---- Listed entries

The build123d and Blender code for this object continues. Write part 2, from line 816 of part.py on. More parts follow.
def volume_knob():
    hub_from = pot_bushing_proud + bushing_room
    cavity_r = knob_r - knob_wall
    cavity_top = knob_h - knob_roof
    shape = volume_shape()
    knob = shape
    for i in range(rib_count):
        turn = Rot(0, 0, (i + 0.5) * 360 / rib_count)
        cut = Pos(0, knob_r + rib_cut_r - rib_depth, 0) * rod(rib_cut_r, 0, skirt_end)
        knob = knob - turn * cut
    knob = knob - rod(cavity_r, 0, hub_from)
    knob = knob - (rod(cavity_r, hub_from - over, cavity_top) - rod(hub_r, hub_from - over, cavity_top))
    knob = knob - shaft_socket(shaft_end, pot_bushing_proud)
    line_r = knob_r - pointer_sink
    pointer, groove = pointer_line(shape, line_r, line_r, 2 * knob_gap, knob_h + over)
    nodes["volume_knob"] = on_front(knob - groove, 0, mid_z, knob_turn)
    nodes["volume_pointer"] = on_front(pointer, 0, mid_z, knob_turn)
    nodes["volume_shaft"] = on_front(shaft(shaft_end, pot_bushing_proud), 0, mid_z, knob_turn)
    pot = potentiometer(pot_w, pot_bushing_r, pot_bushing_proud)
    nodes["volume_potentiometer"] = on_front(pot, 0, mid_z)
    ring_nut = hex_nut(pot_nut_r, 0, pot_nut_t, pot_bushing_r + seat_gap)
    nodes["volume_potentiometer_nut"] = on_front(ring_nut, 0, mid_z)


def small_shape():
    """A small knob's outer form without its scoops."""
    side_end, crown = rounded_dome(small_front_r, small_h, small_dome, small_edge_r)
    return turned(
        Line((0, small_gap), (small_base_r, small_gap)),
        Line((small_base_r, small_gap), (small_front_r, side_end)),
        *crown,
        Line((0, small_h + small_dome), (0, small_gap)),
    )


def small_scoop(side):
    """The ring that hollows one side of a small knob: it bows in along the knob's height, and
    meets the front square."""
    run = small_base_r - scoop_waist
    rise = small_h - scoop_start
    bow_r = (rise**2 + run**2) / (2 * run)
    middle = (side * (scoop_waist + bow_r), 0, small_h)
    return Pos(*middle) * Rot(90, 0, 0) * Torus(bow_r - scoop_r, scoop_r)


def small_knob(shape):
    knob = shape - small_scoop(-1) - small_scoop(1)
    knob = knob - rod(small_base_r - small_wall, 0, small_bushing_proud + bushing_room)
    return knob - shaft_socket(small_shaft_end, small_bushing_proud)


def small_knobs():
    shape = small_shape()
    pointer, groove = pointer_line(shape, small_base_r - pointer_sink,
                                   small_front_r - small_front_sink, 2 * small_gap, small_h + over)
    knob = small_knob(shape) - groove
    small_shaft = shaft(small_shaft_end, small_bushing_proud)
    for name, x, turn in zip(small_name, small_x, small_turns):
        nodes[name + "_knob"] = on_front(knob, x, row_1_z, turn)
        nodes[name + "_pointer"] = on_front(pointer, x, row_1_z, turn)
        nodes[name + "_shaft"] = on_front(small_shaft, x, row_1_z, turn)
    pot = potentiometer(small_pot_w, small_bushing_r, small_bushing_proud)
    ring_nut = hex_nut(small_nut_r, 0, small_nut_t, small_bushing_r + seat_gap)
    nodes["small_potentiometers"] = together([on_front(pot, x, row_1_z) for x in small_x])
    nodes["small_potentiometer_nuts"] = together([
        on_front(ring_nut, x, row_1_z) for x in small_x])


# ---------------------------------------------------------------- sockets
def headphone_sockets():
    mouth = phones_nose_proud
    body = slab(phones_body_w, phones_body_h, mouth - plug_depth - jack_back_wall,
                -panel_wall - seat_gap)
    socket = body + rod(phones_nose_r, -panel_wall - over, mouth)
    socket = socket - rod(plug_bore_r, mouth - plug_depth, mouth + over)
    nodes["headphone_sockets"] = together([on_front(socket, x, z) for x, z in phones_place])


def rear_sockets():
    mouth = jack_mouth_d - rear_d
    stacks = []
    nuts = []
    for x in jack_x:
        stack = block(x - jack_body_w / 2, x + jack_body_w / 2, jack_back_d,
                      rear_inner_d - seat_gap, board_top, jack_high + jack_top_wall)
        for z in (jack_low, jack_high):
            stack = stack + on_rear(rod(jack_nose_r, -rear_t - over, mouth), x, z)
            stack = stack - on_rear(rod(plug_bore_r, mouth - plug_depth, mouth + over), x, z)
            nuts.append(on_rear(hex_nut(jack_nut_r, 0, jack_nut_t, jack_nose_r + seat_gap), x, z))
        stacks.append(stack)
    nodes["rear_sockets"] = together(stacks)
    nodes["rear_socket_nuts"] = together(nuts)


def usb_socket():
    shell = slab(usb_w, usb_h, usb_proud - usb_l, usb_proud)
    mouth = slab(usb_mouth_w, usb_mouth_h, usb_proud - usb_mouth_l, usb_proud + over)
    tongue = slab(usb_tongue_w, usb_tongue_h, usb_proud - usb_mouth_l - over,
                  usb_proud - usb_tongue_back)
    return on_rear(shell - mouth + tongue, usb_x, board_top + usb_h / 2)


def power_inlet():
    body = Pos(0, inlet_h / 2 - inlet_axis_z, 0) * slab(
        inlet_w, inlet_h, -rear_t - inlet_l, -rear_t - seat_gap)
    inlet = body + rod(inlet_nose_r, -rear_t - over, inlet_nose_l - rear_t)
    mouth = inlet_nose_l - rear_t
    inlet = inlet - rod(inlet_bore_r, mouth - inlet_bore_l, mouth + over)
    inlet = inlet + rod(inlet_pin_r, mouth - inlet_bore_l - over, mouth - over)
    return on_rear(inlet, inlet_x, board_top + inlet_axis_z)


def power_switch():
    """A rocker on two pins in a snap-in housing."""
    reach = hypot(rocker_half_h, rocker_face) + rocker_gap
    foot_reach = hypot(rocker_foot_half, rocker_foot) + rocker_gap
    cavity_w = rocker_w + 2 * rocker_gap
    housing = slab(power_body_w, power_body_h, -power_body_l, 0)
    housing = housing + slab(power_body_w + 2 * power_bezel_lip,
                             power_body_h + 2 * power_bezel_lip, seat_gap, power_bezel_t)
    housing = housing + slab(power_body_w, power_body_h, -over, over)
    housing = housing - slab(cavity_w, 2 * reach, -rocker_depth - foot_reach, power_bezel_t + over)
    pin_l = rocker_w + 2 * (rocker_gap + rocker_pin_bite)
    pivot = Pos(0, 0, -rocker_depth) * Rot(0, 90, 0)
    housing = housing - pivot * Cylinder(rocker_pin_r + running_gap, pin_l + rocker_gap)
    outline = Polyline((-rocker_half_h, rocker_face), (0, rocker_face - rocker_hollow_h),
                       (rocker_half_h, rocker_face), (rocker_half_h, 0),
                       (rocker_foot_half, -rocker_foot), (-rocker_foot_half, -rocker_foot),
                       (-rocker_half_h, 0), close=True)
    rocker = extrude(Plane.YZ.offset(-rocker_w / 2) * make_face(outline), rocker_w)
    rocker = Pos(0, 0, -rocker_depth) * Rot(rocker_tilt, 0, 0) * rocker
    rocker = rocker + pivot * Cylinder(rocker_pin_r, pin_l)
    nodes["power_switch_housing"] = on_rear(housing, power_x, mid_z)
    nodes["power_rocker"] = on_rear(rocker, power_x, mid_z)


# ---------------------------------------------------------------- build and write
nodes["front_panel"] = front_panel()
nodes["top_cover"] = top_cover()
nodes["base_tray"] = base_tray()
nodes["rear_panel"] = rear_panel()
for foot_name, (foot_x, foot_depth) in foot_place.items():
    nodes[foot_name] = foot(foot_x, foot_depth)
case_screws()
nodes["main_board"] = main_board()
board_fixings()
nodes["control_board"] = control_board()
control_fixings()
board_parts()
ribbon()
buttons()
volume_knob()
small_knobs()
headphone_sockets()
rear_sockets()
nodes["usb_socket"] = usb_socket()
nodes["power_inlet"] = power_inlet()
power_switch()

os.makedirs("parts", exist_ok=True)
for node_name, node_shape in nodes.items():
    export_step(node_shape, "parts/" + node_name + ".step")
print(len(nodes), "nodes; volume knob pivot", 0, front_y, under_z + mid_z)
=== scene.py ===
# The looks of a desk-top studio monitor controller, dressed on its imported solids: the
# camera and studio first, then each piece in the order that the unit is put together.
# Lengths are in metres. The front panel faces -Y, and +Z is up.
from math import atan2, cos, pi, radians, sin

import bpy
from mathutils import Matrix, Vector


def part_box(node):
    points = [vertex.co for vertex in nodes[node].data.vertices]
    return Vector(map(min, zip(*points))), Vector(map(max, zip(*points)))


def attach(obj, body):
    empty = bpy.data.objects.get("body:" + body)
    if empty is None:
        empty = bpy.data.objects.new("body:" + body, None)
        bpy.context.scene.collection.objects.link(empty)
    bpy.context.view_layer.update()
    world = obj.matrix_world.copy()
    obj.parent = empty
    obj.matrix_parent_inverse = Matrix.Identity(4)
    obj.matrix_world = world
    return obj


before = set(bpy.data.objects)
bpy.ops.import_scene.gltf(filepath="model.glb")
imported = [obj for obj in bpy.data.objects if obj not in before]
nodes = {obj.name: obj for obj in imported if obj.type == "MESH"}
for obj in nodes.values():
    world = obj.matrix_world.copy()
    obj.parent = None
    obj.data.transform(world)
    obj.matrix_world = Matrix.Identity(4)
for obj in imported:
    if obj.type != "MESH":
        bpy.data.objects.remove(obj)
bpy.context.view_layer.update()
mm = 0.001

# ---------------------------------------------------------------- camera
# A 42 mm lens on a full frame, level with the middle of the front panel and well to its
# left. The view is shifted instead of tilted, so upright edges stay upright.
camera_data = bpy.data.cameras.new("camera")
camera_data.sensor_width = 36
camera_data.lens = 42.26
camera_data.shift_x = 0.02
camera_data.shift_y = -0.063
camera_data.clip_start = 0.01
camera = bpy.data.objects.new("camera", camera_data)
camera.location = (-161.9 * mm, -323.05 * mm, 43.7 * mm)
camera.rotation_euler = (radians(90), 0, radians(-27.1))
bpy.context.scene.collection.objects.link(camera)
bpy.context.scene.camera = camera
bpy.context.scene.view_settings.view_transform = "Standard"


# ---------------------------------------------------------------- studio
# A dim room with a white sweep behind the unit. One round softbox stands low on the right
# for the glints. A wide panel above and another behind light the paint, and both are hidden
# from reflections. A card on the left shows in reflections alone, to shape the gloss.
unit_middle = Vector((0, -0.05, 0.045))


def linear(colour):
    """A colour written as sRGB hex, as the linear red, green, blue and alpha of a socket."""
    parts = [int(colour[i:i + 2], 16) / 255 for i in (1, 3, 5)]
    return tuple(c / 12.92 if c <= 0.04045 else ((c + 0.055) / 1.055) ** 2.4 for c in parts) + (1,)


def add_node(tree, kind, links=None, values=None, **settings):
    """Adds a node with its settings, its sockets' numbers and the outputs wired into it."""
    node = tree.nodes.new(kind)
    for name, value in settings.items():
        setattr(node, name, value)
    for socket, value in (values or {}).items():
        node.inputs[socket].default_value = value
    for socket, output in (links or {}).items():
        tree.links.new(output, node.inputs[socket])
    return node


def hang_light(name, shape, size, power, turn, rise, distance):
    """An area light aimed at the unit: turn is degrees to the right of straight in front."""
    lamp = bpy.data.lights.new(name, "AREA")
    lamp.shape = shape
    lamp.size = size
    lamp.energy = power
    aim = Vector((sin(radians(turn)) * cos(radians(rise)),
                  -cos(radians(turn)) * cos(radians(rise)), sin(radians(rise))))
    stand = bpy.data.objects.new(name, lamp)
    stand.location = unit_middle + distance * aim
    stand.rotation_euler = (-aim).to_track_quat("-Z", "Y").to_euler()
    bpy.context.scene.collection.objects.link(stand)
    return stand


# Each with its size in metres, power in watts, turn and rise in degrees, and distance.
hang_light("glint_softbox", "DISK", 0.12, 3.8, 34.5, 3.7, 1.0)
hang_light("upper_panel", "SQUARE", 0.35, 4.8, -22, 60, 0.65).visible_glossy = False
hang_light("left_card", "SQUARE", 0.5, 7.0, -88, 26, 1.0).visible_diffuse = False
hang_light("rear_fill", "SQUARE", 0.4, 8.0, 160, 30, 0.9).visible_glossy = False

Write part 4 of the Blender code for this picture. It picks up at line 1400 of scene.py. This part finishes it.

--------

Task prompt —
Working from the data above, extract solely the lines from the one containing "case_screws()" through the one containing "bpy.context.scene.collection.objects.link(empty)", exactly as they appear, both included.

Answer to the problem —
case_screws()
nodes["main_board"] = main_board()
board_fixings()
nodes["control_board"] = control_board()
control_fixings()
board_parts()
ribbon()
buttons()
volume_knob()
small_knobs()
headphone_sockets()
rear_sockets()
nodes["usb_socket"] = usb_socket()
nodes["power_inlet"] = power_inlet()
power_switch()

os.makedirs("parts", exist_ok=True)
for node_name, node_shape in nodes.items():
    export_step(node_shape, "parts/" + node_name + ".step")
print(len(nodes), "nodes; volume knob pivot", 0, front_y, under_z + mid_z)
=== scene.py ===
# The looks of a desk-top studio monitor controller, dressed on its imported solids: the
# camera and studio first, then each piece in the order that the unit is put together.
# Lengths are in metres. The front panel faces -Y, and +Z is up.
from math import atan2, cos, pi, radians, sin

import bpy
from mathutils import Matrix, Vector


def part_box(node):
    points = [vertex.co for vertex in nodes[node].data.vertices]
    return Vector(map(min, zip(*points))), Vector(map(max, zip(*points)))


def attach(obj, body):
    empty = bpy.data.objects.get("body:" + body)
    if empty is None:
        empty = bpy.data.objects.new("body:" + body, None)
        bpy.context.scene.collection.objects.link(empty)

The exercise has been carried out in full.